▶ [Extracted entries]:
** START **

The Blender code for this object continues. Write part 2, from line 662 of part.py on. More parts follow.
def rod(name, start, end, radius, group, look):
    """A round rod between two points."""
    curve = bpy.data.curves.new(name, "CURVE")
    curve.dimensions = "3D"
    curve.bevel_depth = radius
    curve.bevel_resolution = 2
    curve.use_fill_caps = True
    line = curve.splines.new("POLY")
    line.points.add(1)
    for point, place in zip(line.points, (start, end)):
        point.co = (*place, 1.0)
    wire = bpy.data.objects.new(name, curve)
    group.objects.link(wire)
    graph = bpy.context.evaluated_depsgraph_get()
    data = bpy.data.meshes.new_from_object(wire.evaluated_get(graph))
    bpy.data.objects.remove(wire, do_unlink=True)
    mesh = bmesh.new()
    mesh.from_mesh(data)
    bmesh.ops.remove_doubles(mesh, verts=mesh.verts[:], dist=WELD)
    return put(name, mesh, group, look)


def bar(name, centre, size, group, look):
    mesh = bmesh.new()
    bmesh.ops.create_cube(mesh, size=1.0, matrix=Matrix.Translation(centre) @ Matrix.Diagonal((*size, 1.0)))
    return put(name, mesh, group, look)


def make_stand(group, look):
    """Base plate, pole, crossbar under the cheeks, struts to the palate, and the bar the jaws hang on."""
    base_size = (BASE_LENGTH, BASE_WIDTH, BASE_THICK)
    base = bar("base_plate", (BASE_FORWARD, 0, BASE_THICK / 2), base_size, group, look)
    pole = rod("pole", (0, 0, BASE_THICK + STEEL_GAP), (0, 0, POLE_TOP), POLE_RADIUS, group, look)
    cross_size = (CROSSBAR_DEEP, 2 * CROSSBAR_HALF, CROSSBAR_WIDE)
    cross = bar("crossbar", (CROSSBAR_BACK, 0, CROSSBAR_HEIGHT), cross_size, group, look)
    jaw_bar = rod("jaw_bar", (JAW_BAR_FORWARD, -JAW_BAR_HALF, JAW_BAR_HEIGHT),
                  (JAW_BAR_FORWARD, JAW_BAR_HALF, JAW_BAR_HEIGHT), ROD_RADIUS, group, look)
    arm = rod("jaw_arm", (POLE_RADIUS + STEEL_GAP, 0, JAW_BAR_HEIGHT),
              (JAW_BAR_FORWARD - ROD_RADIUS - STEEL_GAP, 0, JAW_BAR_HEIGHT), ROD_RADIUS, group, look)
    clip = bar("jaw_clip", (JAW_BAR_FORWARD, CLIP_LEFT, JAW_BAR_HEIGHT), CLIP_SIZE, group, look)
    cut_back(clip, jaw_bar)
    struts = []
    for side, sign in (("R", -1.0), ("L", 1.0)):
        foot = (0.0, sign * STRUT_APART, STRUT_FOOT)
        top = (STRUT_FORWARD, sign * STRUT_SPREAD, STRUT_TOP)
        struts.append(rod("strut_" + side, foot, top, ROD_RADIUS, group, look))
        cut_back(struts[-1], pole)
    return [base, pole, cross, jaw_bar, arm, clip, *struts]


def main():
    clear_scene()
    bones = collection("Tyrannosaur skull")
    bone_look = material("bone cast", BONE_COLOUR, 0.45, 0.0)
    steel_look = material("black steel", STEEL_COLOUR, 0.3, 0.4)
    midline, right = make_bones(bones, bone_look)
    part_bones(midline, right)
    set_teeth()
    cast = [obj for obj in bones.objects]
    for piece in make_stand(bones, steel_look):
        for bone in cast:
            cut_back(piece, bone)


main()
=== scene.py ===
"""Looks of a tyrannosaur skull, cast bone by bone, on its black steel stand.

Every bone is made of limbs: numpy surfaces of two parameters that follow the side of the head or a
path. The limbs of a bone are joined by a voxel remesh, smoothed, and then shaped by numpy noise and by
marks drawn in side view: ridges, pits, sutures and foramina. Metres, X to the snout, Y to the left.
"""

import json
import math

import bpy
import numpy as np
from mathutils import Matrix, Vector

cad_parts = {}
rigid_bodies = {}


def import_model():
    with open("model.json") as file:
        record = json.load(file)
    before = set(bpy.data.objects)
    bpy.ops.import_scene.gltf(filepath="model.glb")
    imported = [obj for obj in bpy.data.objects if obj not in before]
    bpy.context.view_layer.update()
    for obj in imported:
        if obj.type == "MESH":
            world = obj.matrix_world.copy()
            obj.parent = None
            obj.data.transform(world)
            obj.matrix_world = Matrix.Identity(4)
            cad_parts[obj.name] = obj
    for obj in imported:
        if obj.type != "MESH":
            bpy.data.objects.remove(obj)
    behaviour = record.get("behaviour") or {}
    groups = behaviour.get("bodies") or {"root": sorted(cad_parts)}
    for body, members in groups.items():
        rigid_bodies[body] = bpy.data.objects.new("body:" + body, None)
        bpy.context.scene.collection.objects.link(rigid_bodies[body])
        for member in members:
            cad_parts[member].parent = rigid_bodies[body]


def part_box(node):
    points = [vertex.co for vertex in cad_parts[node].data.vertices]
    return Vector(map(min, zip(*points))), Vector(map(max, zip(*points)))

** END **
** START **

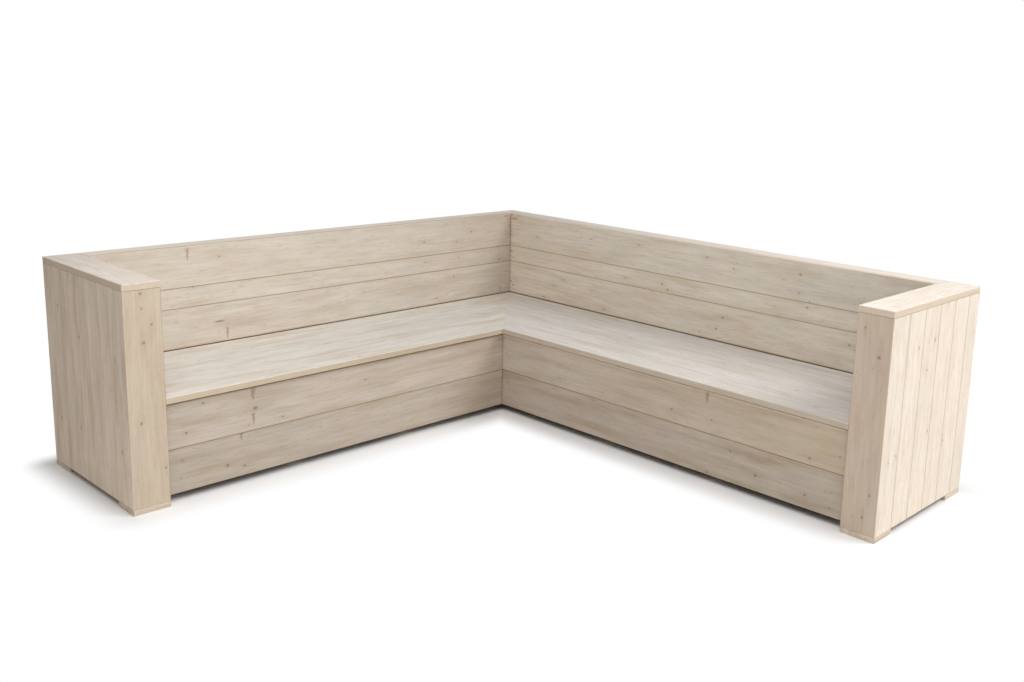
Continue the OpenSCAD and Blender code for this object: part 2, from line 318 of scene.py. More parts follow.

** END **

▶ [Stated exercise]: Quote the listing above, but only from the line that shows "midline, right = make_bones(bones, bone_look)" through the line that shows "cad_parts[obj.name] = obj".

▶ [Response below]:
    midline, right = make_bones(bones, bone_look)
    part_bones(midline, right)
    set_teeth()
    cast = [obj for obj in bones.objects]
    for piece in make_stand(bones, steel_look):
        for bone in cast:
            cut_back(piece, bone)


main()
=== scene.py ===
"""Looks of a tyrannosaur skull, cast bone by bone, on its black steel stand.

Every bone is made of limbs: numpy surfaces of two parameters that follow the side of the head or a
path. The limbs of a bone are joined by a voxel remesh, smoothed, and then shaped by numpy noise and by
marks drawn in side view: ridges, pits, sutures and foramina. Metres, X to the snout, Y to the left.
"""

import json
import math

import bpy
import numpy as np
from mathutils import Matrix, Vector

cad_parts = {}
rigid_bodies = {}


def import_model():
    with open("model.json") as file:
        record = json.load(file)
    before = set(bpy.data.objects)
    bpy.ops.import_scene.gltf(filepath="model.glb")
    imported = [obj for obj in bpy.data.objects if obj not in before]
    bpy.context.view_layer.update()
    for obj in imported:
        if obj.type == "MESH":
            world = obj.matrix_world.copy()
            obj.parent = None
            obj.data.transform(world)
            obj.matrix_world = Matrix.Identity(4)
            cad_parts[obj.name] = obj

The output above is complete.